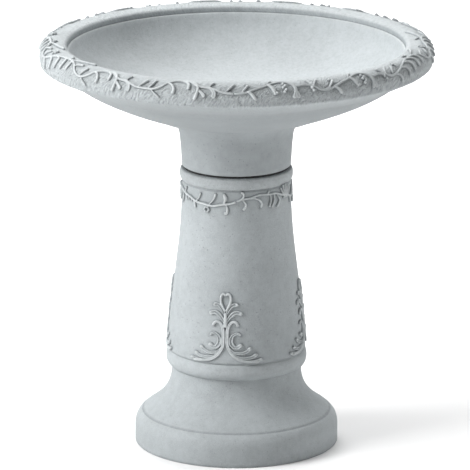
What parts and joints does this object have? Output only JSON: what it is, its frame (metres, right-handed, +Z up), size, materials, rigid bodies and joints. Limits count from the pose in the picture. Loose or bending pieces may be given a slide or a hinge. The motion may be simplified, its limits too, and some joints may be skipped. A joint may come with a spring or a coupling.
{
  "type": "bird bath",
  "caption": "Round two-part bird bath: a shallow bowl with a rolled vine-relief rim and flared neck on a tapered, beaded pedestal with leaf scrolls and a round plinth.",
  "frame": {"origin": "centre of the foot, on the ground", "axes": "+Z up along the axis of the pedestal and basin; -Y is the front, which the picture shows; the front leaf scroll is turned 9.3 degrees to the viewer's left"},
  "size_m": [0.5102, 0.5115, 0.5397],
  "materials": {
    "basin_stone": "matt pale blue-grey stone, smooth bowl, hammered rim band",
    "relief_stone": "matt blue-grey stone with whitened high points",
    "pedestal_stone": "matt, fine-grained blue-grey stone",
    "base_stone": "rough, unfinished grey stone",
    "rubber": "matt black rubber"
  },
  "bodies": {
    "pedestal": {"pedestal": "pedestal_stone", "base_plate": "base_stone", "collar_vine": "relief_stone", "scroll_1": "relief_stone", "scroll_2": "relief_stone", "scroll_3": "relief_stone", "scroll_4": "relief_stone"},
    "seat_ring": {"seat_ring": "rubber"},
    "basin": {"basin": "basin_stone", "rim_vine": "relief_stone"},
    "filler_plug": {"filler_plug": "rubber"}
  },
  "joints": [
    {"name": "basin_turn", "type": "hinge", "parent": "pedestal", "child": "seat_ring", "pos_m": [0, 0, 0.371], "axis": [0, 0, 1], "continuous": true},
    {"name": "basin_lift", "type": "slide", "parent": "seat_ring", "child": "basin", "axis": [0, 0, 1], "range_m": [0, 0.06]},
    {"name": "plug_pull", "type": "slide", "parent": "pedestal", "child": "filler_plug", "axis": [0, 0, -1], "range_m": [0, 0.03]}
  ]
}
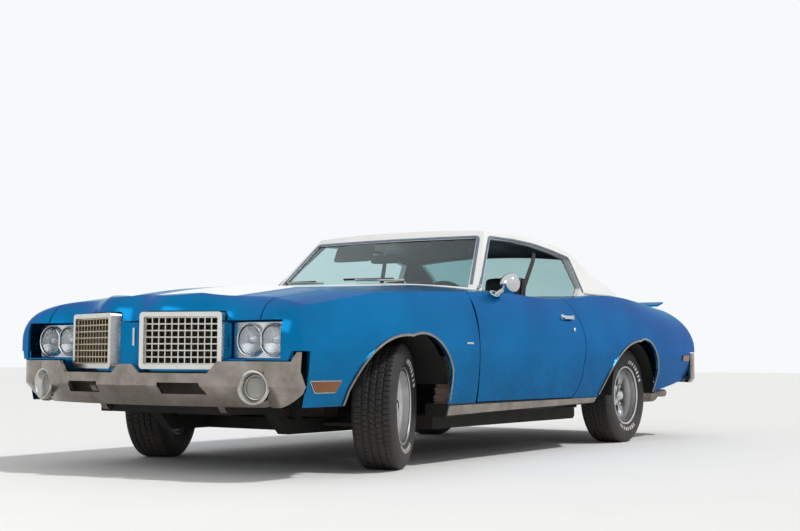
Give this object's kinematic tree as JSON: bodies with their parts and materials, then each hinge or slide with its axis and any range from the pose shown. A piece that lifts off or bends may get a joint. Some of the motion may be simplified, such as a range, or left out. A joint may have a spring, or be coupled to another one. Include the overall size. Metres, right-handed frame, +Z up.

|---|

Given exercise: Each line of the listing above should be output exactly.

Reply:
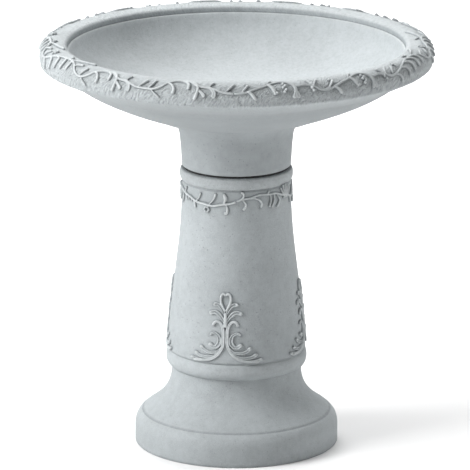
What parts and joints does this object have? Output only JSON: what it is, its frame (metres, right-handed, +Z up), size, materials, rigid bodies and joints. Limits count from the pose in the picture. Loose or bending pieces may be given a slide or a hinge. The motion may be simplified, its limits too, and some joints may be skipped. A joint may come with a spring or a coupling.
{
  "type": "bird bath",
  "caption": "Round two-part bird bath: a shallow bowl with a rolled vine-relief rim and flared neck on a tapered, beaded pedestal with leaf scrolls and a round plinth.",
  "frame": {"origin": "centre of the foot, on the ground", "axes": "+Z up along the axis of the pedestal and basin; -Y is the front, which the picture shows; the front leaf scroll is turned 9.3 degrees to the viewer's left"},
  "size_m": [0.5102, 0.5115, 0.5397],
  "materials": {
    "basin_stone": "matt pale blue-grey stone, smooth bowl, hammered rim band",
    "relief_stone": "matt blue-grey stone with whitened high points",
    "pedestal_stone": "matt, fine-grained blue-grey stone",
    "base_stone": "rough, unfinished grey stone",
    "rubber": "matt black rubber"
  },
  "bodies": {
    "pedestal": {"pedestal": "pedestal_stone", "base_plate": "base_stone", "collar_vine": "relief_stone", "scroll_1": "relief_stone", "scroll_2": "relief_stone", "scroll_3": "relief_stone", "scroll_4": "relief_stone"},
    "seat_ring": {"seat_ring": "rubber"},
    "basin": {"basin": "basin_stone", "rim_vine": "relief_stone"},
    "filler_plug": {"filler_plug": "rubber"}
  },
  "joints": [
    {"name": "basin_turn", "type": "hinge", "parent": "pedestal", "child": "seat_ring", "pos_m": [0, 0, 0.371], "axis": [0, 0, 1], "continuous": true},
    {"name": "basin_lift", "type": "slide", "parent": "seat_ring", "child": "basin", "axis": [0, 0, 1], "range_m": [0, 0.06]},
    {"name": "plug_pull", "type": "slide", "parent": "pedestal", "child": "filler_plug", "axis": [0, 0, -1], "range_m": [0, 0.03]}
  ]
}
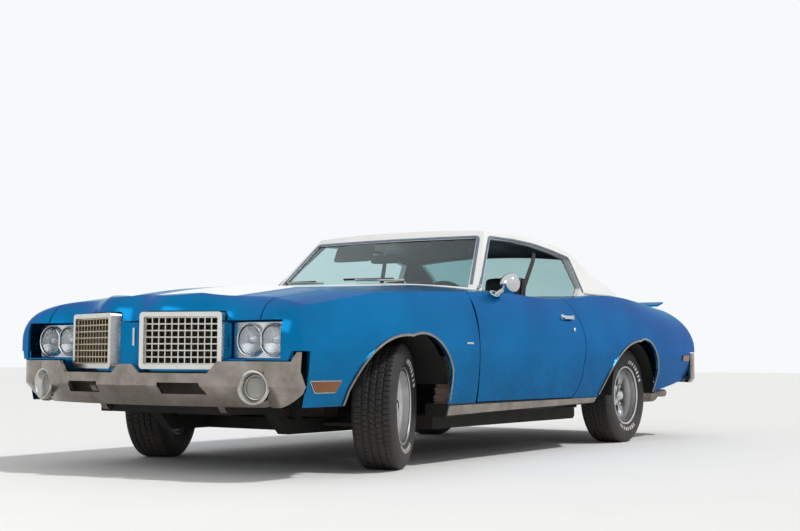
Give this object's kinematic tree as JSON: bodies with their parts and materials, then each hinge or slide with its axis and any range from the pose shown. A piece that lifts off or bends may get a joint. Some of the motion may be simplified, such as a range, or left out. A joint may have a spring, or be coupled to another one. Include the overall size. Metres, right-handed frame, +Z up.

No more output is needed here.